Aim of the task →
Each record below should be repeated precisely as written.

Entries with model source code →
--------

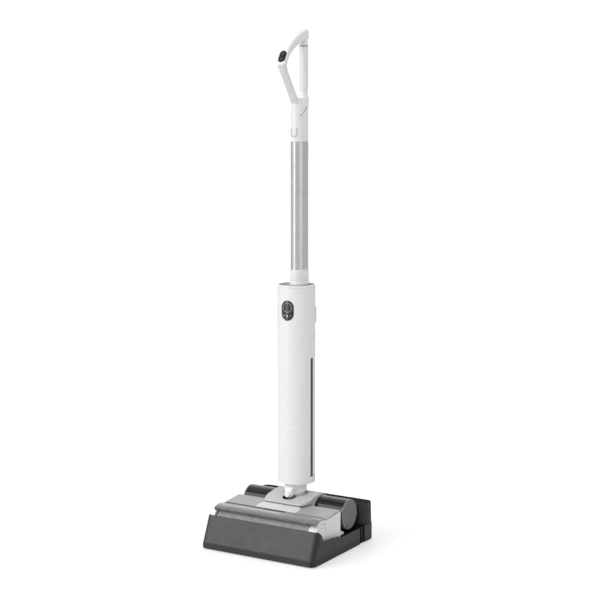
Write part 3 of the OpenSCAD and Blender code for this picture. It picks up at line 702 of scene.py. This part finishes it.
# the ear in front of the collar, as sections of height, half width, front and rear
rows = []
for z, w, front, rear in [(101.4, 3, -0.5, 9), (102.2, 5.4, -2.6, 11), (104, 7.4, -3.6, 12.6),
                          (107, 8.7, -4, 13.2), (111, 9, -4, 13.3), (116, 9.2, -3.4, 13.3),
                          (121, 10.4, -1.0, 13.3), (126, 12.4, 3.2, 16), (131.8, 15, 9.2, 20)]:
    mid, half = (front + rear) / 2, (rear - front) / 2
    r = min(w, half) * 0.72
    loop = fillet([(-w, mid - half), (w, mid - half), (w, mid + half), (-w, mid + half)], r, 6)
    rows.append([(x, y, z) for x, y in loop])
ear = lofted("ear", rows)
knuckle = moulded("knuckle", joined("knuckle_parts", skirt, disc, ear), 0.6, 6, keep=0.6)
bpy.data.objects["neck_knuckle"].data = knuckle
knuckle.materials.clear()
knuckle.materials.append(WHITE)


# ---------------------------------------------------------------- window, roller and side details
window = moulded("window", "roller_window", 0.55, 2)
add("window_strip", window, CLEAR, "window", ["roller_window"])
window.materials.append(WHITE_SATIN)
for f in window.polygons:
    c = f.center / MM
    if abs(c.x) > 125.2 and math.hypot(c.y - ROLLER_Y, c.z - ROLLER_Z) < 38.2:
        f.material_index = 1
for side, label in SIDES:
    rim = arc(ROLLER_Y, ROLLER_Z, 39.3, 66, 124, side * 127.4, 30)
    add("window_rim_" + label, tube("rim", rim, 0.75), MID_GREY, "window")
# the window's lower edge as a dark bead: partly the edge itself, partly painted shadow of the gap above the roller
front = [(-124 + 248 * i / 24, -95.0, 81.3) for i in range(25)]
add("window_front_shadow_bead", tube("bead", front, 0.9), SMOKE, "window")
# the cover's front seam: dark as far as the window's latch, fainter beyond it
for label, x0, x1, steps, radius, tone in (("left", -123, 27.5, 20, 0.75, BLACK),
                                           ("right", 28.5, 123, 14, 0.5, MID_GREY)):
    seam = [(x, -57.4, 87.9) for x in np.linspace(x0, x1, steps)]
    add("cover_seam_" + label, tube("seam", seam, radius), tone, "head")

# felt: a dense sleeve whose pile stands unevenly
PILE_ROWS, PILE_STEPS = 190, 150
PILE_LEFT, PILE_RIGHT, PILE_LENGTH, PILE_BORE = -120.4, 106.9, 227.3, 22.1
rows = []
for i in range(PILE_ROWS):
    x = PILE_LEFT + PILE_LENGTH * i / (PILE_ROWS - 1)
    ring = []
    for k in range(PILE_STEPS):
        a = 2 * math.pi * k / PILE_STEPS
        tuft = 0.42 * math.sin(k * 2.1 + i * 0.9) * math.sin(i * 1.7 + k * 0.35) + random.uniform(-0.32, 0.12)
        edge = min(1.0, min(i, PILE_ROWS - 1 - i) / 3)
        r = 28.9 - 1.1 * (1 - edge) ** 2 + tuft * 0.55 * edge
        ring.append((x, ROLLER_Y + r * math.cos(a), ROLLER_Z + r * math.sin(a)))
    rows.append(ring)
for x in (PILE_RIGHT, PILE_LEFT):
    rows.append([(x, ROLLER_Y + PILE_BORE * math.cos(2 * math.pi * k / PILE_STEPS),
                  ROLLER_Z + PILE_BORE * math.sin(2 * math.pi * k / PILE_STEPS)) for k in range(PILE_STEPS)])
pile = bridged(lofted("pile", rows, close=False))
pile.shade_smooth()
add("roller_pile", pile, FELT, "roller", ["roller_sleeve"])

# sides of the head: the roller cover's seam, the cradle of the canister, and the canister's rim and pin
CRADLE_STEPS = 20
cradle_section = ((112, 33.0), (125.4, 33.0), (126.2, 33.6), (126.2, 35.6), (125.4, 36.2), (112, 36.2))
for side, label in SIDES:
    end_seam = [(side * 127.9, y, z)
                for y, z in ((-66, 79), (-62.4, 76), (-59.8, 70.5), (-58.8, 63), (-58.6, 45), (-58.6, 30))]
    add("end_seam_" + label, tube("end_seam", end_seam, 0.32), MID_GREY, "head")
    cradle = []
    for i in range(CRADLE_STEPS + 1):
        a = math.radians(182 + 48 * i / CRADLE_STEPS)
        cradle.append([(side * x, CANISTER_Y + r * math.cos(a), CANISTER_Z + r * math.sin(a))
                       for x, r in cradle_section])
    add("cradle_" + label, lofted("cradle", cradle), BLACK, "head")
    ring = turned("canister_rim", circle_loop(0.85, 30.9, side * 125.5, 12), (0, CANISTER_Y, CANISTER_Z), "X")
    body = label + "_canister"
    add("canister_rim_" + label, ring, RIM, body)
    eye_section = [(0.01, side * 125.2), (2.2, side * 125.2), (2.2, side * 126.1), (1.5, side * 126.1),
                   (1.5, side * 125.7), (0.01, side * 125.7)]
    eye = turned("canister_eye", fillet(eye_section, 0.15), (0, 34.4, 51.6), "X", steps=40)
    add("canister_eye_" + label, eye, BLACK, body)

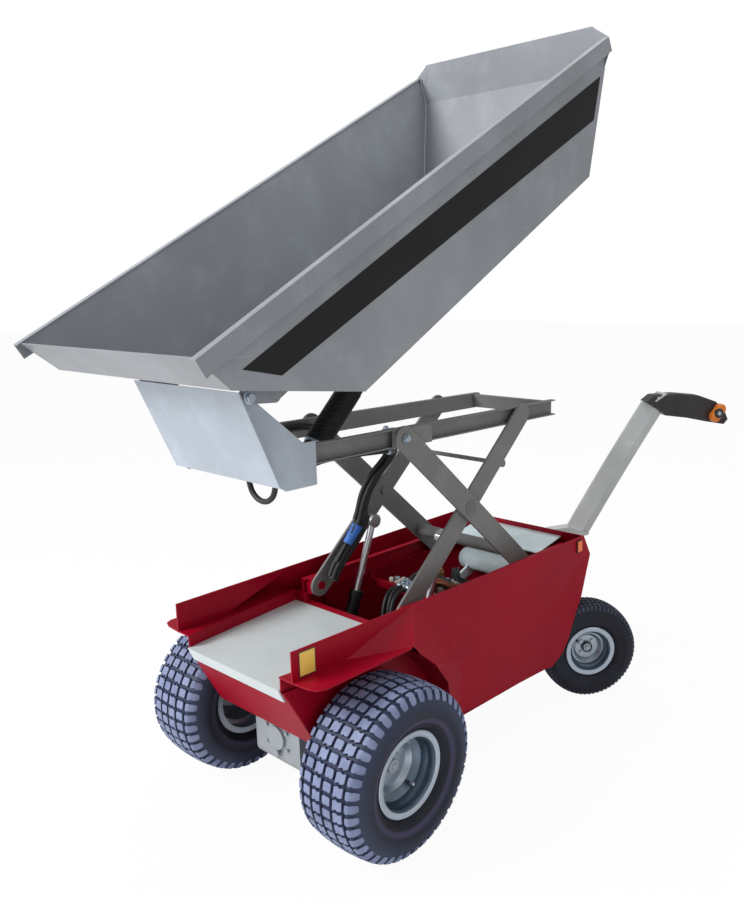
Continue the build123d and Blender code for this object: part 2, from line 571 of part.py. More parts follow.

--------

Result →
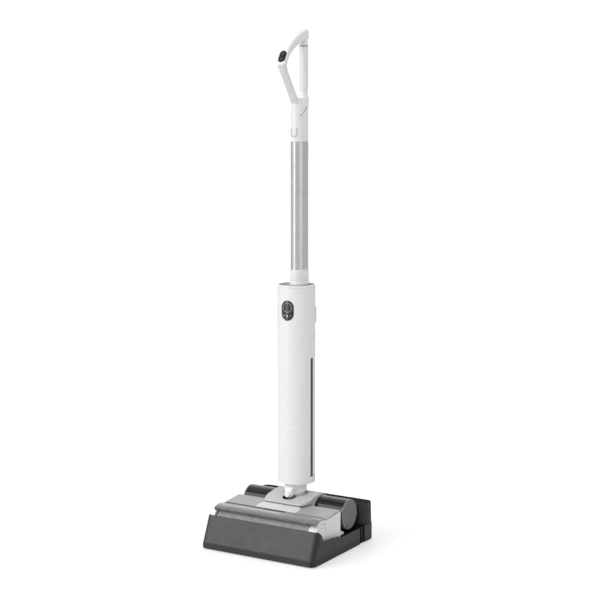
Write part 3 of the OpenSCAD and Blender code for this picture. It picks up at line 702 of scene.py. This part finishes it.
# the ear in front of the collar, as sections of height, half width, front and rear
rows = []
for z, w, front, rear in [(101.4, 3, -0.5, 9), (102.2, 5.4, -2.6, 11), (104, 7.4, -3.6, 12.6),
                          (107, 8.7, -4, 13.2), (111, 9, -4, 13.3), (116, 9.2, -3.4, 13.3),
                          (121, 10.4, -1.0, 13.3), (126, 12.4, 3.2, 16), (131.8, 15, 9.2, 20)]:
    mid, half = (front + rear) / 2, (rear - front) / 2
    r = min(w, half) * 0.72
    loop = fillet([(-w, mid - half), (w, mid - half), (w, mid + half), (-w, mid + half)], r, 6)
    rows.append([(x, y, z) for x, y in loop])
ear = lofted("ear", rows)
knuckle = moulded("knuckle", joined("knuckle_parts", skirt, disc, ear), 0.6, 6, keep=0.6)
bpy.data.objects["neck_knuckle"].data = knuckle
knuckle.materials.clear()
knuckle.materials.append(WHITE)


# ---------------------------------------------------------------- window, roller and side details
window = moulded("window", "roller_window", 0.55, 2)
add("window_strip", window, CLEAR, "window", ["roller_window"])
window.materials.append(WHITE_SATIN)
for f in window.polygons:
    c = f.center / MM
    if abs(c.x) > 125.2 and math.hypot(c.y - ROLLER_Y, c.z - ROLLER_Z) < 38.2:
        f.material_index = 1
for side, label in SIDES:
    rim = arc(ROLLER_Y, ROLLER_Z, 39.3, 66, 124, side * 127.4, 30)
    add("window_rim_" + label, tube("rim", rim, 0.75), MID_GREY, "window")
# the window's lower edge as a dark bead: partly the edge itself, partly painted shadow of the gap above the roller
front = [(-124 + 248 * i / 24, -95.0, 81.3) for i in range(25)]
add("window_front_shadow_bead", tube("bead", front, 0.9), SMOKE, "window")
# the cover's front seam: dark as far as the window's latch, fainter beyond it
for label, x0, x1, steps, radius, tone in (("left", -123, 27.5, 20, 0.75, BLACK),
                                           ("right", 28.5, 123, 14, 0.5, MID_GREY)):
    seam = [(x, -57.4, 87.9) for x in np.linspace(x0, x1, steps)]
    add("cover_seam_" + label, tube("seam", seam, radius), tone, "head")

# felt: a dense sleeve whose pile stands unevenly
PILE_ROWS, PILE_STEPS = 190, 150
PILE_LEFT, PILE_RIGHT, PILE_LENGTH, PILE_BORE = -120.4, 106.9, 227.3, 22.1
rows = []
for i in range(PILE_ROWS):
    x = PILE_LEFT + PILE_LENGTH * i / (PILE_ROWS - 1)
    ring = []
    for k in range(PILE_STEPS):
        a = 2 * math.pi * k / PILE_STEPS
        tuft = 0.42 * math.sin(k * 2.1 + i * 0.9) * math.sin(i * 1.7 + k * 0.35) + random.uniform(-0.32, 0.12)
        edge = min(1.0, min(i, PILE_ROWS - 1 - i) / 3)
        r = 28.9 - 1.1 * (1 - edge) ** 2 + tuft * 0.55 * edge
        ring.append((x, ROLLER_Y + r * math.cos(a), ROLLER_Z + r * math.sin(a)))
    rows.append(ring)
for x in (PILE_RIGHT, PILE_LEFT):
    rows.append([(x, ROLLER_Y + PILE_BORE * math.cos(2 * math.pi * k / PILE_STEPS),
                  ROLLER_Z + PILE_BORE * math.sin(2 * math.pi * k / PILE_STEPS)) for k in range(PILE_STEPS)])
pile = bridged(lofted("pile", rows, close=False))
pile.shade_smooth()
add("roller_pile", pile, FELT, "roller", ["roller_sleeve"])

# sides of the head: the roller cover's seam, the cradle of the canister, and the canister's rim and pin
CRADLE_STEPS = 20
cradle_section = ((112, 33.0), (125.4, 33.0), (126.2, 33.6), (126.2, 35.6), (125.4, 36.2), (112, 36.2))
for side, label in SIDES:
    end_seam = [(side * 127.9, y, z)
                for y, z in ((-66, 79), (-62.4, 76), (-59.8, 70.5), (-58.8, 63), (-58.6, 45), (-58.6, 30))]
    add("end_seam_" + label, tube("end_seam", end_seam, 0.32), MID_GREY, "head")
    cradle = []
    for i in range(CRADLE_STEPS + 1):
        a = math.radians(182 + 48 * i / CRADLE_STEPS)
        cradle.append([(side * x, CANISTER_Y + r * math.cos(a), CANISTER_Z + r * math.sin(a))
                       for x, r in cradle_section])
    add("cradle_" + label, lofted("cradle", cradle), BLACK, "head")
    ring = turned("canister_rim", circle_loop(0.85, 30.9, side * 125.5, 12), (0, CANISTER_Y, CANISTER_Z), "X")
    body = label + "_canister"
    add("canister_rim_" + label, ring, RIM, body)
    eye_section = [(0.01, side * 125.2), (2.2, side * 125.2), (2.2, side * 126.1), (1.5, side * 126.1),
                   (1.5, side * 125.7), (0.01, side * 125.7)]
    eye = turned("canister_eye", fillet(eye_section, 0.15), (0, 34.4, 51.6), "X", steps=40)
    add("canister_eye_" + label, eye, BLACK, body)

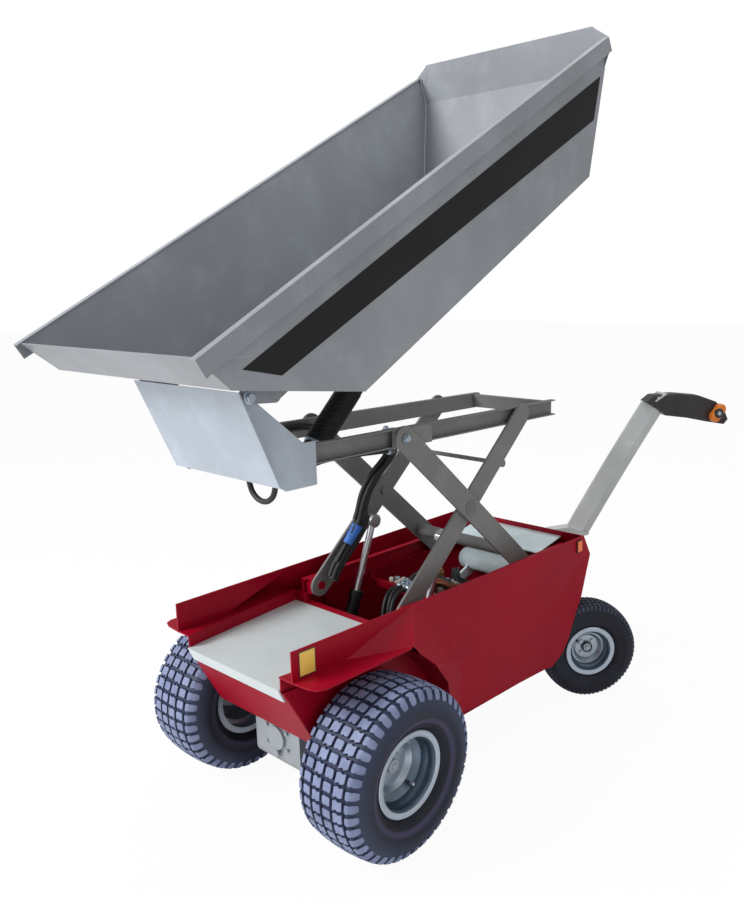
Continue the build123d and Blender code for this object: part 2, from line 571 of part.py. More parts follow.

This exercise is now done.